Otra cosa que recuerdo como una enseñanza implícita de mi padre era que siempre tenía presente la posibilidad de que las cosas se pusieran todavía peor y más insoportables aún -como ocurría periódicamente durante la dictadura, parecía que algo se suavizaba un poquito y enseguida se recrudecía de nuevo la censura y la opresión-, y que tuviéramos que intentar salir de España, a toda prisa y con lo puesto, para exiliarnos, es decir, para irnos a vivir en otro país, que no sé antes, pero desde 1951-1952 hubiera sido, sin duda, los Estados Unidos. Recuerdo (y es hábito que he mantenido por mi cuenta luego) que mi padre se cuidaba mucho de tener los pasaportes de todos en regla y renovados, por si acaso. Y no he olvidado lo que me angustiaba la amenaza de tener que dejar abandonados en nuestra casa de Covarrubias 16 mis juguetes y mis libros más preciados (lo que tal vez explique, además de la herencia genética, mi tendencia a acumular y a no deshacerme de libros, revistas, discos y películas).
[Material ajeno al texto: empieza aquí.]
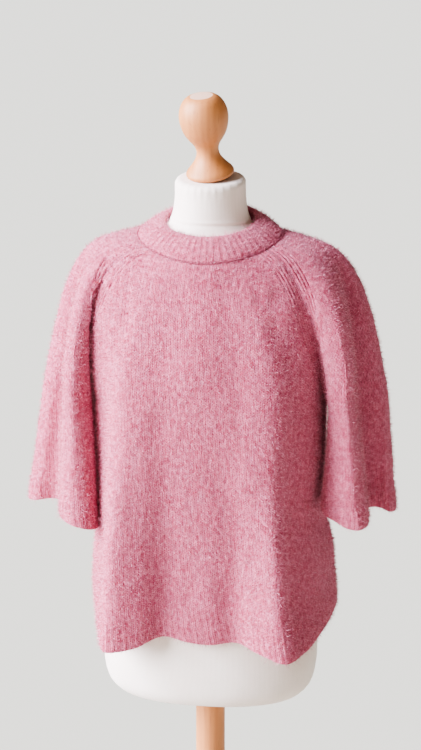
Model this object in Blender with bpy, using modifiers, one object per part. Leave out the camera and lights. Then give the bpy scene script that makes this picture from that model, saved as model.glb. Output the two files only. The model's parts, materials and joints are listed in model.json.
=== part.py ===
"""Half-sleeve raglan pullover in brushed wool, on a limbless dress form with a turned finial.

Lengths are millimetres and become metres when a mesh is made. The form faces -Y, +X is on the
viewer's right seen from the front, and the origin is the middle of the base's underside.
"""

import math
from collections import namedtuple

import bpy
import numpy as np
from mathutils import Matrix, Vector
from mathutils.bvhtree import BVHTree

MM = 0.001

# ---------------------------------------------------------------- driving dimensions

WALL = 3.0                 # thickness of the brushed knit
BAND_WALL = 4.0            # the neckband is knitted double
SEAM_GAP = 0.3             # between pieces that are sewn together
REST_GAP = 0.9             # between a corner of the cloth's wall and the form under it
STEM_GAP = 0.3             # between the turned pieces and what carries them
MITRE = 0.5                # keeps sharp corners of a piece from being moved too far in

UNDERARM = 1131            # height of the underarm bind-off
BIND_OFF = 22              # half of the bind-off's length, front or back of the side seam
CROTCH_X = 180             # how far out the bind-off lies
RIB_RAISE = 1.6            # how far a rib stands out of the wall
HEM_RIB = 57               # depth of the ribbing at the hem
CUFF_RIB = 35              # depth of the ribbing at the cuffs
CUFF = 948                 # nominal height of the cuffs
HEM = 775                  # nominal height of the hem

PANEL_CELLS = 33           # columns of a front or back, side seam to side seam
SLEEVE_CELLS = 29          # columns round a sleeve
RIBS_PER_CELL = 2          # ribs that leave each column of the plain knit
BAND_RIBS = 62             # ribs round the neckband
YOKE_ROWS = 7              # rows from the neckline to the underarm
SPAN_STEPS = 16            # fine steps from one fold to the next, where a ring is measured
REST_PASSES = 3            # times that the cloth is set off from the form under it
CREASE_ANGLE = 50          # edges sharper than this many degrees are not smoothed over

BODY_ROWS = (1118, 1080, 1038, 995, 950, 905, 868, HEM + HEM_RIB + 6)
HEM_ROWS = (HEM + HEM_RIB, HEM)
SLEEVE_ROWS = (1118, 1085, 1040, CUFF + CUFF_RIB + 6)
CUFF_ROWS = (CUFF + CUFF_RIB, CUFF)

# The neckline's seam and the neckband's upper edge are level ovals, bent up at the sides and back.
Oval = namedtuple("Oval", "half_width half_depth middle_y front_z side_z back_z")
NECK_SEAM = Oval(106, 89.5, -5.5, 1341, 1371, 1369)
BAND_TOP = Oval(66, 66, 0, 1372, 1396, 1407)
BAND_CROWN = 3.0           # how far the band bulges between its two edges
BAND_CROWN_RISE = 0.8      # the bulge points this much up for each step outwards
BAND_TURN = 0.25           # share of the band's height where it still faces as the yoke does
CLIMB_STEP = 0.01          # small step up the band, for the direction that it faces
RAGLAN_FRONT = 55          # angles from the front middle where the raglan seams meet the band
RAGLAN_BACK = 130
# The band's section, up its outside, over the folded edge and down its inside: the share of the
# way up, the depth into the band as a share of its wall, and how much of a rib's height.
BAND_SECTION = (
    (0.004, 0, 1), (0.35, 0, 1), (0.72, 0, 1), (0.96, 0.05, 1), (1.04, 0.5, 0.5),
    (0.96, 1, 0), (0.5, 1, 0), (0.004, 1, 0),
)

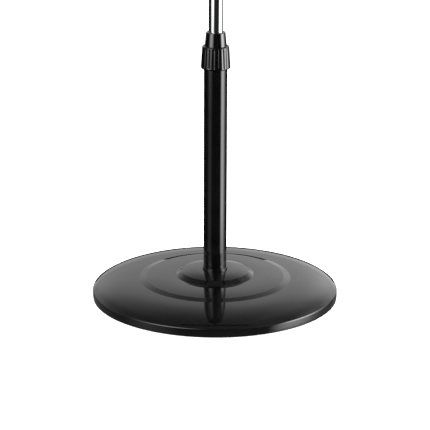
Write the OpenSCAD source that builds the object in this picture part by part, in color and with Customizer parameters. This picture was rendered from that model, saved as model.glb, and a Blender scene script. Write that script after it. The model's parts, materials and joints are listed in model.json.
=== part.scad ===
// Music stand: a heavy round base, a telescopic mast locked by a screw collar,
// and a tilting desk with two page arms. The front, where the reader stands, is -Y.
// The origin is the middle of the base on the floor, +Z is up, and lengths are in mm.

/* [Base] */
// Radius of the base at its lower edge
base_r = 186; // [182:1:195]
// How far the rubber feet lift the base off the floor
foot_lift = 1.5; // [1:0.5:3]
// Height of the upright part of the base's rim
rim_h = 10.8; // [10.2:0.2:11.4]
// Radius of the base at the foot of its step
step_r = 115; // [113:1:118]
// Height of the foot of the step above the base's lower edge
step_z = 28.4; // [28:0.2:30]
// Height of the step
step_rise = 2.8; // [2:0.2:4]
// Radius of the hub at its foot
hub_r = 58.6; // [58:0.2:60]
// Height of the hub's bevelled edge
hub_rise = 6.2; // [6:0.2:7]
// Wall thickness of the moulded cover
cover_wall = 2.4; // [2:0.2:3]
// Number of rubber feet
feet_count = 6; // [4:1:8]
// Radius of the circle that the feet stand on
feet_circle_r = 150; // [146:1:156]

/* [Mast] */
// Outer radius of the lower tube
outer_tube_r = 17.5; // [17.3:0.1:17.5]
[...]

Ahora bien, quizá lo más duradero y más importante que nos trasmitió mi padre fueron un par de recomendaciones prácticas, quizá no muy convenientes (desde luego, poco diplomáticas sí eran) pero, a mi entender, sumamente útiles, y que he seguido siempre, incluso es posible que más allá de donde mi padre hubiera aconsejado y en cuestiones que no resisten un escrutinio muy profundo, que quizá fueran para él "cuestión de fe". No sé cómo llamarlo, porque mi padre no lo "nombró" nunca. Quizá sea una faceta del espíritu crítico, o un resto del escepticismo que nosotros quizá -yo, desde luego- echásemos a faltar en él (siempre lo encontré demasiado ingenuo, crédulo, bien pensado y confiado, lo cual, con su experiencia personal muy temprana, que más bien hubiera podido hacer de él un misántropo, me parecía y me sigue pareciendo asombroso). El consejo, quizá nunca formulado tan programáticamente, y tal vez con variantes en distintas ocasiones, y que puede que ya hayamos contado cualquiera de sus hijos, venía a ser: Pregunta siempre ¿por qué? Sobre todo, cuando te hagan una afirmación muy tajante, muy enfática, muy dogmática. Si no puedes preguntárselo directamente, como, por ejemplo, cuando alguien está dando una clase o una conferencia, o si estás leyendo esa frase en un libro, tal vez escrito por un autor distante o ya muerto y que no podría contestarte, pregúntatelo tú, piénsalo, dale vueltas, y no lo aceptes ni lo des por bueno sin estar más o menos convencido de que al menos es algo por lo menos posible o siquiera plausible. Y, es más, antes de decir tú algo, o de escribirlo, pregúntate a ti mismo por qué vas a decirlo y si lo piensas tú de verdad, si es eso realmente lo que piensas y si es necesario decirlo.

Publicado en el nº 108 de Celtiberia (2014).